In July 2004, the U.S. Holocaust Memorial Museum declared a “genocide emergency” in Darfur, Sudan. This week, after extensive research and an assessment of conditions on the ground, the Museum is changing its categorization of conditions in Sudan to a “genocide warning” for the entire country.
As part of its mandate, the Committee on Conscience at the Holocaust Museum is charged with alerting the national conscience and stimulating action to prevent or halt acts of genocide and related crimes against humanity. For some time now, we have evaluated situations based on three graduated categories of urgency:
Emergency: Acts of genocide or related crimes against humanity are occurring or immediately threatened.
Warning: Organized violence is underway that threatens to become genocide or related crimes against humanity.
Watch: The circumstances indicate a serious potential for the eruption of mass violence that would be within the Committee’s mandate.
Drawing distinctions between these alert levels is important, albeit difficult, because doing so helps shape the proper policy for saving lives. Under the 1948 Genocide Convention, genocide is defined as the intent to destroy, in whole or in part, a national, ethnic, religious or racial group through killing or other acts. It is a difficult crime to prove because of the high standard involved with documenting intent. It is also a very specific crime—and should not be used as a catch-all term for all mass killing or atrocities.

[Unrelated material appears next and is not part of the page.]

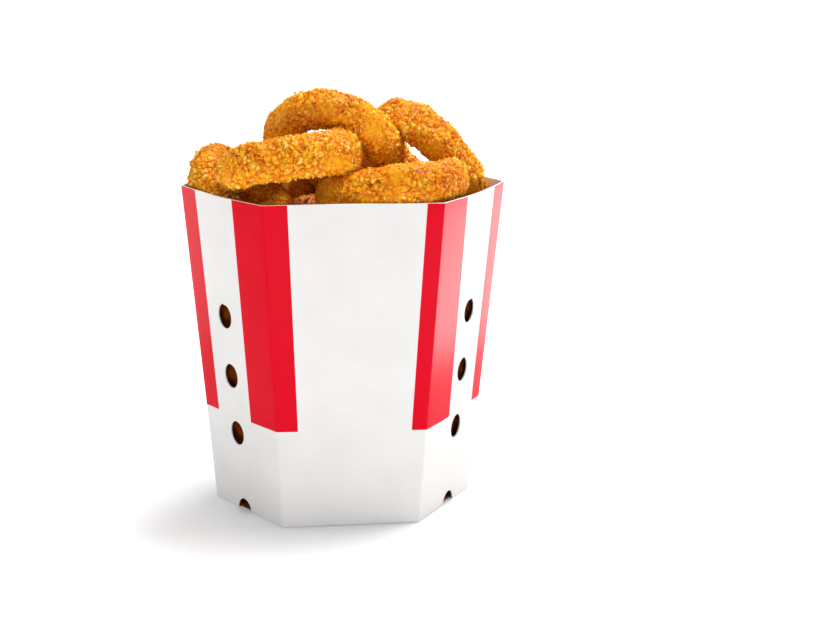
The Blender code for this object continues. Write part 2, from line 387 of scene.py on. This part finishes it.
def corners_at(height, inset):
    """The six corners of the plan at a height, moved in by an even distance."""
    half, reach, deep = plan_at(height)
    run = reach - half
    reach -= inset * math.hypot(run, deep) / deep
    deep_in = deep - inset
    half_in = reach - deep_in * run / deep
    places = [(-half_in, -deep_in), (half_in, -deep_in), (reach, 0)]
    places += [(half_in, deep_in), (-half_in, deep_in), (-reach, 0)]
    return [Vector(place) for place in places]


def panel_fields(k, height):
    """The stripe edges across panel k at a height, from its first corner to its second."""
    at_end, at_rim = (WIDE_STRIPES, RIGHT_STRIPES, RIGHT_STRIPES, WIDE_STRIPES, LEFT_STRIPES, LEFT_STRIPES)[k]
    part = (height - STRIPE_END) / (CARTON_HEIGHT - STRIPE_END)
    low, high = (end + (rim - end) * part for end, rim in zip(at_end, at_rim))
    return (0, low, high, 1) if k in (0, 1, 4) else (0, 1 - high, 1 - low, 1)


def plan_loop(height, inset):
    """The plan as a closed loop with rounded folds and bowed panels, and for each point its field."""
    corners = corners_at(height, inset)
    rise = (height / CARTON_HEIGHT) ** BOW_GROWTH
    points, fields = [], []
    for k in range(6):
        first, second = corners[k], corners[(k + 1) % 6]
        before = corners[k - 1]
        along = second - first
        width = along.length
        along = along / width
        back = (before - first).normalized()
        cut = FOLD_RADIUS
        start, end = first + back * cut, first + along * cut
        for step in range(FOLD_STEPS):
            u = step / FOLD_STEPS
            points.append(start * (1 - u) ** 2 + first * (2 * u * (1 - u)) + end * u**2)
            fields.append(0)
        outward = Vector((along.y, -along.x))
        bow = (WIDE_PANEL_BOW if k in (0, 3) else CORNER_PANEL_BOW) * rise
        edges = panel_fields(k, height)
        rim_edges = panel_fields(k, CARTON_HEIGHT)
        for field in range(3):
            low = max(edges[field], cut / width)
            high = min(edges[field + 1], 1 - cut / width)
            steps = max(2, round((rim_edges[field + 1] - rim_edges[field]) * TYPICAL_PANEL / PANEL_STEP))
            for step in range(steps):
                s = low + (high - low) * step / steps
                arch = math.sin(math.pi * (s - cut / width) / (1 - 2 * cut / width))
                points.append(first + along * (s * width) + outward * (bow * arch))
                fields.append(field)
    return points, fields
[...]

Choosing how to categorize a particular situation, moreover, is not an exact science. At any given time, regrettably, there are often several wars or conflicts in the world where extreme violence against civilians is being perpetrated. Experts will often disagree where on the continuum to genocide a certain situation ought to be placed. Here at the Holocaust Museum, we pay extremely close attention to the facts on the ground in order to arrive at our own judgments.
Mindful of the power of the word genocide, we have always tried to be judicious. As the scale of the violence in Darfur became increasingly apparent in 2003 and 2004, circumstances demanded that we place the situation at our highest level of alert. The Sudanese government and allied militias conducted a series of offensives that drove civilians in the Fur, Zaghawa and Masalit ethnic groups off their lands. More than two million people were displaced from their homes, and the government obstructed the delivery of humanitarian assistance from international groups. Mortality rates skyrocketed: the World Health Organization estimated that up to 200,000 people died during this period.
While reasonable people disagreed with our assessment—the United Nations, for instance, never labeled the events in Darfur a “genocide”—we strongly believe that our “emergency” designation was accurate.
But now conditions in Sudan have changed. Although violence persists in Darfur, it is of a different character, with rebel groups and criminal elements responsible for violence along with the Sudanese government. The Sudanese government has halted major offensives against civilian groups. Humanitarian assistance is being provided. Mortality rates have been significantly reduced: The United Nations estimates that about 1,500 people died as a result of violence in each 2007 and 2008. New satellite assessments by the US government, highlighted in “Crisis in Darfur”, the Museum’s initiative with Google Earth, clearly show the level of destruction of Darfurian villages has decreased from the height of the Sudanese government’s systematic military campaign between 2003 and 2005.
The situation across Sudan remains perilous. In Darfur, millions remain at risk in displaced persons camps because it is too dangerous to return home, and those chiefly responsible for the crimes in Darfur remain in power in Khartoum. Furthermore, we are deeply concerned about the situation in South Sudan, where hundreds of civilians have been killed in fighting over the past several months. Over the course of the next year, the country faces significant political challenges—with national elections and a referendum on southern independence. Our concerns focus on the challenges for Sudan as a whole and the imminent risks to large segments of the civilian population. By our own criteria, we believe it is most accurate to place Darfur and the rest of Sudan in our “genocide warning” category.
We also believe that the Sudanese government must be held accountable for its past and current behavior. The International Criminal Court has sought an arrest warrant for President Omar al-Bashir and other Sudanese officials for their roles in orchestrating violence in Darfur. When this warrant was issued in March, the government responded by evicting 13 humanitarian organizations working in displaced persons camps—another possible violation of international law. This is unacceptable: the Sudanese government must fulfill its responsibility to protect its own citizens.
We recognize that there is a significant public debate about how to describe what is happening in Darfur. We will continue to closely monitor conditions in Sudan, and we are ready to raise our alert level if necessary. Our hope is that an accurate description of the evolving situation will help elicit the appropriate policy and public response—and lives will be saved.